Even as the RBI is banning financial entities from dealing with cryptocurrency, it continues to explore blockchain technology and the utility of employing its own cryptocurrency. One company that worked as an advisor and eventually contributed to a white paper RBI published on blockchain technology is MonetaGo. On its website, MonetaGo describes itself as “simple blockchain integration with legacy systems,” that “works with financial institutions and central banks around the world to provide permissioned blockchain solutions.” In a word, MonetaGo does private blockchains. Also, they take credit as the first real (meaning live with no fall-back system) blockchain deployment solution in India and one of a few worldwide.
While the MonetaGo CTO Brendan Taylor explicitly stated that the Reserve Bank of India had “nothing to do with this particular deployment,” he did state that “the RBI has been publicly supportive of exploring blockchain technology for the use cases we [MonetaGo] are examining.”
Hashing to Prevent “Shotgunning”
Bitcoin Magazine spoke to Taylor to find out more about MonetaGo’s deployed blockchain solution. Essentially, MonetaGo provides a platform that prevents fraud when financing receivables. The Reserve Bank of India has provided three licenses to three exchange entities: RXIL, A.TReDS and M1xhange. (Note: These licenses are not directly related to the MonetaGo platform; they are for operation of the exchanges normal business.) Even though each of these exchanges competes within India’s receivable financing market, they can use MonetaGo to prevent systemic fraud, financing the same receivable on multiple exchanges simultaneously.
“It’s a pretty common flaw in the U.S. and anywhere else in the world where you’re financing an asset. It’s called ‘shooting the gap’ or ‘shotgunning.’ Someone tries to finance an asset multiple times as quickly as possible by as many financiers as possible,” said Taylor.
In a nutshell, the platform hashes information necessary for each receivable to be identified as a “digital fingerprint” then shares it across the platform — meaning among the three exchanges — so that duplication can be flagged.
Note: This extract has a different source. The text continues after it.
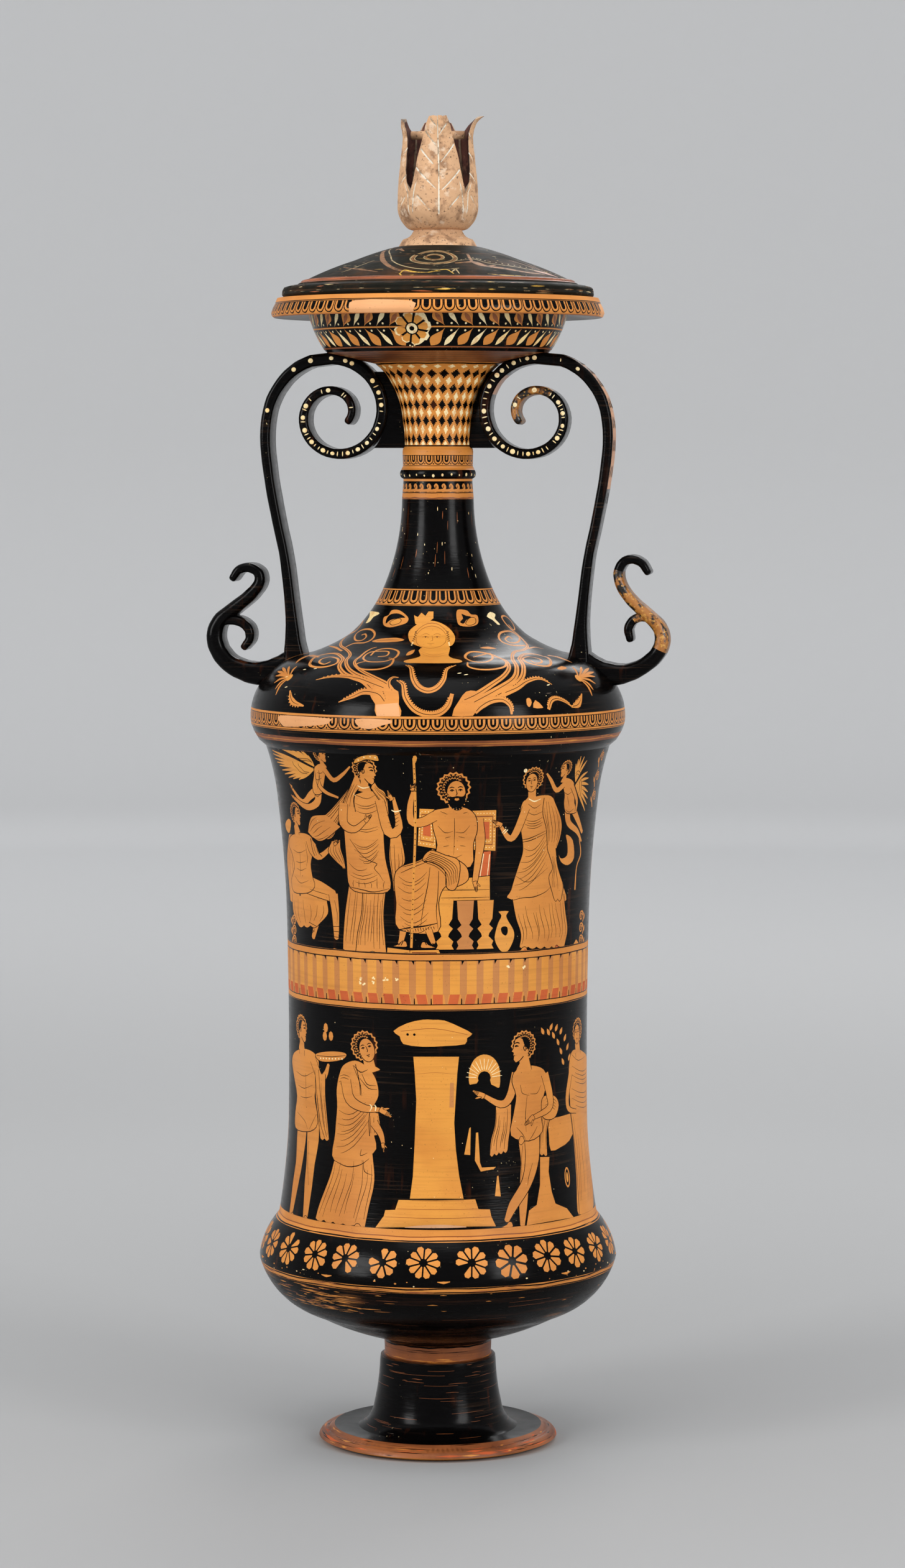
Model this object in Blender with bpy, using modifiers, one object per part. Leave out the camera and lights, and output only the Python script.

For those who know slightly less about financing assets than they do about cryptocurrencies, MonetaGo’s value can be thought of as preventing a double-spend in India’s receivable financing market.
For cases in which the information of an existing invoice is altered to appear new, MonetaGo’s network doesn’t block the financing, but it does still alert exchanges so they can perform additional due diligence. MonetaGo doesn’t participate itself in the network. Since it’s decentralized across the exchanges, MonetaGo does not control the data: It simply built and maintains the platform.
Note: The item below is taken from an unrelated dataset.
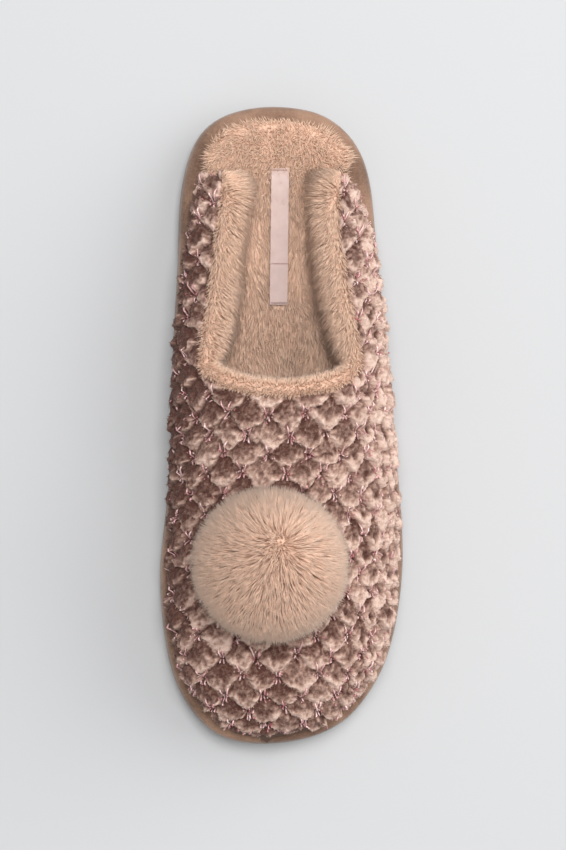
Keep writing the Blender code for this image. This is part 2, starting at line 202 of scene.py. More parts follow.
# The outsole: a thin sole of brown rubber, glued under the platform. It is moulded with cross ribs
# and has a faint speckle.
def keep_shape(name, node):
    """A piece with a CAD node's own shape, as one merged and smoothly shaded mesh."""
    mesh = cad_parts[node].data.copy()
    mesh.name = name
    mesh.materials.clear()
    work = bmesh.new()
    work.from_mesh(mesh)
    bmesh.ops.remove_doubles(work, verts=work.verts, dist=1e-6)
    bmesh.ops.dissolve_limit(work, angle_limit=math.radians(0.5), verts=work.verts, edges=work.edges)
    work.to_mesh(mesh)
    work.free()
    mesh.shade_smooth()
    mesh.set_sharp_from_angle(angle=math.radians(38))
    return link(name, mesh)


def settle(piece, slot, *nodes):
    """Rides a piece on the slipper and, where it stands for CAD nodes, hides them. The finish name it is
    given is not used.
    """
    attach(piece, "root")
    if nodes:
        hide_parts(*nodes)


rubber_sole = keep_shape("rubber_sole", "outsole")
rubber = Finish("Brown sole rubber", (0.26, 0.18, 0.135), 0.62)
speckle = rubber.grain(900.0, 2.0)
rubber.feed("Base Color", rubber.mixed(rubber.grain(60.0), (0.22, 0.15, 0.11), (0.30, 0.21, 0.16)))
rubber.feed("Roughness", 0.52 + speckle * 0.22)
rubber.relief(speckle, 0.0002)
rubber_sole.data.materials.append(rubber.material)
settle(rubber_sole, "sole_rubber", "outsole")

# The platform: foam wrapped in taupe suede cloth. The cloth is drawn tight over a rounded edge and
# glued under the insole, so the rim is smooth, with a faint nap.
LENGTH = 0.256
BALL_WIDTH = 0.098
HEEL_THICKNESS = 0.0200
FOREFOOT_THICKNESS = 0.0160
TOE_SPRING = 0.0065
TOE_SPRING_FROM = 0.76
HEEL_BEVEL = 0.0020
HEEL_BEVEL_TO = 0.07
GAP = 0.0003
OUTSOLE_THICKNESS = 0.0040
RIM_ROUND_AT_HEEL = 0.0055
RIM_ROUND_UNDER_UPPER = 0.0022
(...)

No Tokens, No Regulators, No Problems
According to Taylor, it’s difficult to say how often this type of fraud happens in India. Exchanges like these have only been operating for about a year. And though this use case of preventing fraud in financing receivables might seem minor compared to the more ambitious blockchain applications that have been conceptualized, Taylor admitted they will continue assessing the financial supply chain for more opportunities.
In the simplest terms, MonetaGo’s regulatory advantage is that they do not use tokens.
“The only purpose of the network is to transfer information between people and ensure the integrity of that data,” said Taylor. MonetaGo’s role is to transfer information among the three competitive exchanges.
He then laid out the fundamental difference between what MonetaGo does versus a blockchain enterprise solution that uses a token:
“A token essentially allows for accounting arithmetic to be performed on a blockchain to maintain value of a particular asset while transferring ownership of it. We [MonetaGo] are not doing that because we are not transferring any value or ownership of anything. We are just transferring information from one party to another — that’s the fundamental difference.”
He went on to explain that although this live deployment lined up just as RBI banned financial entities from dealing with cryptocurrencies, MonetaGo has been working on its blockchain solution platform since 2015. According to Taylor, deploying a tokenless blockchain solution takes significant time and effort, “It’s no mean feat to get a bunch of competitors to agree upon the same technology to use.”